AMD is touting the 6500 XT's "fastest sustained GPU clock rates ever" at 2.6 GHz, the inclusion of 16 compute units with ray accelerators, and the card's 16MB of Infinity Cache, which can provide faster effective bandwidth to other components. Other 6000-series cards sport anywhere from 32 to 80 compute units and 32 to 128 MB of Infinity Cache, making the 6500 XT a decidedly low-end option (as if the price wasn't enough of a clue). Still, the card should provide frame-rate boosts of 23 to 59 percent over the aging RX 570 on popular games running at 1080p, according to AMD's presentation.

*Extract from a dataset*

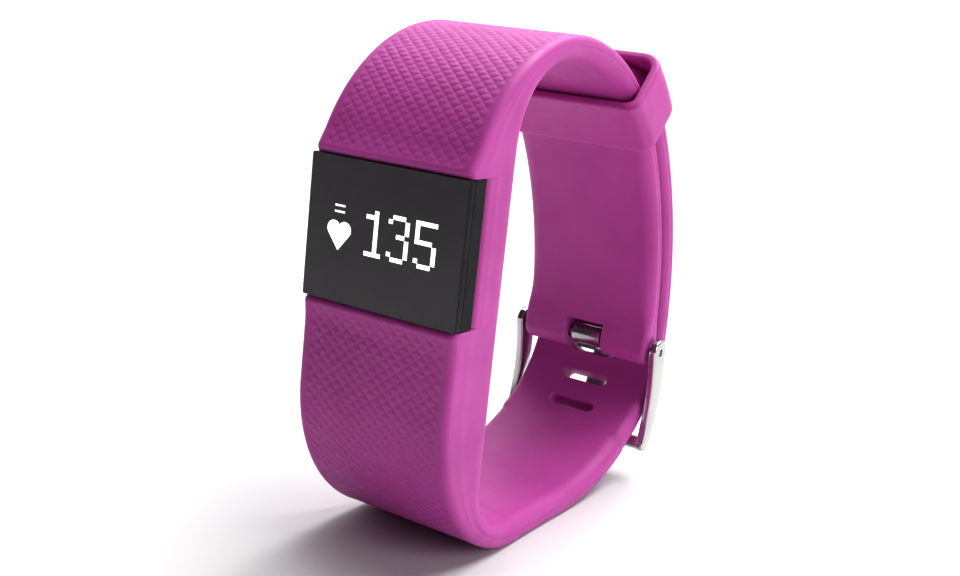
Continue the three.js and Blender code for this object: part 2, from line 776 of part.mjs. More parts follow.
// ---------------------------------------------------------------- assembly
const finishes = {
  silicone: { color: 0xa8338c, roughness: 0.55, metalness: 0 },
  polished_steel: { color: 0xd2d0cc, roughness: 0.18, metalness: 1 },
  black_gloss: { color: 0x1b1a1c, roughness: 0.22, metalness: 0 },
  black_matte: { color: 0x151416, roughness: 0.5, metalness: 0 },
  display_glass: { color: 0x0a0a0d, roughness: 0.1, metalness: 0 },
  ribbon: { color: 0xb5762a, roughness: 0.45, metalness: 0 },
  board: { color: 0x1d5b34, roughness: 0.5, metalness: 0 },
  chip: { color: 0x222326, roughness: 0.6, metalness: 0 },
  ceramic: { color: 0xd9d4c8, roughness: 0.5, metalness: 0 },
  cell_wrap: { color: 0xb9bcc2, roughness: 0.35, metalness: 0.8 },
  seal: { color: 0x2a2a2c, roughness: 0.8, metalness: 0 },
  led_green: { color: 0x5fd35a, roughness: 0.3, metalness: 0 },
  sensor_dark: { color: 0x2b1d2e, roughness: 0.15, metalness: 0 },
  gold: { color: 0xd9a441, roughness: 0.25, metalness: 1 },
};

const group = new THREE.Group();
function place(name, shape, finish) {
  const geometry = shape instanceof THREE.BufferGeometry ? shape : toGeometry(shape);
  const mesh = new THREE.Mesh(geometry, new THREE.MeshStandardMaterial(finishes[finish]));
  mesh.name = name;
  group.add(mesh);
}

place('band_body', bandBody, 'silicone');
place('keeper_loop', keeper, 'silicone');
place('buckle_frame', frame, 'polished_steel');
place('buckle_tongue', tongue, 'polished_steel');
place('spring_bar_tube', tube, 'polished_steel');
place('spring_bar_tip_left', tipLeft, 'polished_steel');
place('spring_bar_tip_right', tipRight, 'polished_steel');
place('spring_bar_spring', spring, 'polished_steel');
place('display_lens', lens, 'black_gloss');
place('front_case', frontCase, 'black_matte');
place('case_gasket', gasket, 'seal');
place('rear_case', rearCase, 'black_matte');
place('oled_panel', oled, 'display_glass');
place('oled_ribbon', flex, 'ribbon');
place('main_board', board, 'board');
place('processor_chip', processor, 'chip');
place('motion_sensor_chip', motionChip, 'chip');
place('antenna_chip', antenna, 'ceramic');
place('battery_cell', battery, 'cell_wrap');
place('vibration_motor', motor, 'polished_steel');
place('optic_board', opticBoard, 'board');
place('pulse_led_upper', led(ledOffset), 'led_green');
place('pulse_led_lower', led(-ledOffset), 'led_green');
place('pulse_photodiode', diode, 'chip');
place('sensor_window', sensorWindow, 'sensor_dark');
place('charge_contact_left', contact(-contactOffset), 'gold');
place('charge_contact_right', contact(contactOffset), 'gold');

// The whole part stands on its flat underside, with the origin below its middle.
const bounds = new THREE.Box3().setFromObject(group, true);
const shift = new THREE.Vector3(
  -(bounds.min.x + bounds.max.x) / 2,
  -(bounds.min.y + bounds.max.y) / 2,
  -bounds.min.z,
);
for (const mesh of group.children) {
  mesh.geometry.translate(shift.x, shift.y, shift.z);
}

export default group;
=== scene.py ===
"""Wrist activity tracker on a closed silicone band: finished surfaces, lights and camera."""
import math

import bmesh
import bpy
import numpy as np
from mathutils import Matrix, Vector


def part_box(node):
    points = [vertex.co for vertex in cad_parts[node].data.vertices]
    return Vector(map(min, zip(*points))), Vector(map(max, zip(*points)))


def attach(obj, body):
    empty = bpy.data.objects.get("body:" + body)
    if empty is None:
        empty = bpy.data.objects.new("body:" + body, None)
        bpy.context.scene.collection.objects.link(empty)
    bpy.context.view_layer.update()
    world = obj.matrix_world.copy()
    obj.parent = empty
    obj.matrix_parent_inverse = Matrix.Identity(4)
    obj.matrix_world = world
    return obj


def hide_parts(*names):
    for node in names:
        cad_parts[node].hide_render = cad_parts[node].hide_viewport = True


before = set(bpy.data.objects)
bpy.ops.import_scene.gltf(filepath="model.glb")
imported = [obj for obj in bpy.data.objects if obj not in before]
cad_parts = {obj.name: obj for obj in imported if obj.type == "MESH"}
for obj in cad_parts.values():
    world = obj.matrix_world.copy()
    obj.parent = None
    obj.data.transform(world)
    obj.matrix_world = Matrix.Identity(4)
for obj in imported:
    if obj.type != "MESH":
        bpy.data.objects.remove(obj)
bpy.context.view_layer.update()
MM = 0.001

# ---------------------------------------------------------------- sizes, in millimetres
BAND_WIDTH = 20.0
STRAP_WIDTH = 19.0
THICKNESS = 3.0
TAPER = (6.0, 26.0)                     # depths between which the band narrows to the strap
DISPLAY_HEIGHT = 15.4
DISPLAY_DEPTH = 3.0
LENS = 0.9
PROUD = 0.3
CLEAR = 0.1
POD_DEPTH = 9.4
CHIN = 9.5
BROW_FILLET, CHIN_FILLET = 9.0, 6.5
BROW_LEAN, BROW_R = 18.0, 21.2
CROWN_R, CROWN_TURN = 26.5, 55.8
BACK_R, BACK_TURN = 52.4, 31.6
CHIN_R, CHIN_TURN = 19.0, 75.0
HEEL_R = 14.0
REAR_R, REAR_TURN = 32.0, 35.0
TAIL_TO_STRAP, TIP_HEADING, TIP = 0.35, 125.0, 5.0
SLOT, PLAIN_SLOT = (6.8, 1.9), 1.5
SLOT_PITCH, SLOT_RADIAL = 5.4, 15.0
SLOTS = (-2, 7)
TUBE_R, PIN_CLEAR, EYE_WALL, EYE_DROP, EYE_TO_TAIL = 0.75, 0.12, 1.2, 2.0, 0.43
KEEPER_LENGTH, KEEPER_WALL, KEEPER_CLEAR, KEEPER_HEADING = 7.8, 1.2, 0.25, 133.3
FRAME_GAP, ARM, ARM_TOP, ARM_FOOT, ARM_BOW = 0.4, 1.1, 1.75, 2.1, 0.9
REACH, BAR_R, BAR_CLEAR = 13.0, 0.95, 0.35
TONGUE = (3.0, 0.9, 0.35)               # width, thickness, clear of the strap
TONGUE_BEND, TONGUE_REST, TONGUE_OVERHANG = 0.9, 0.3, 2.5
TONGUE_NOTCH, SEAT_SIDE = 0.35, 0.3     # depth of its seat in the bar, free space beside it
BARREL = (4.4, 0.5, 0.6)                # width, wall, gap to the notch in the strap
PIN_R = 0.38
TUB, TUB_DEPTH, PAD = (16.4, 14.2), 8.4, (12.0, 9.6)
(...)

AMD also announced a new line of RX 6000S chips specifically focused on "light and thin" gaming laptops (i.e., those weighing less than 4.5 pounds). The three chips in this line are being optimized with efficiency in mind and should be able to provide 80 to 100 fps gameplay at "high" detail settings for recent "AAA and esports titles," according to AMD.
The existing 6000M series, for bigger laptops, is being revamped with 6 nm technology and slight boosts in memory and clock speeds. The RX 6850M XT is 7 percent faster than the existing RX 6600M, for instance, while the 6650M (and an XT variation) will deliver "up to 20 percent more performance" than the 6600M.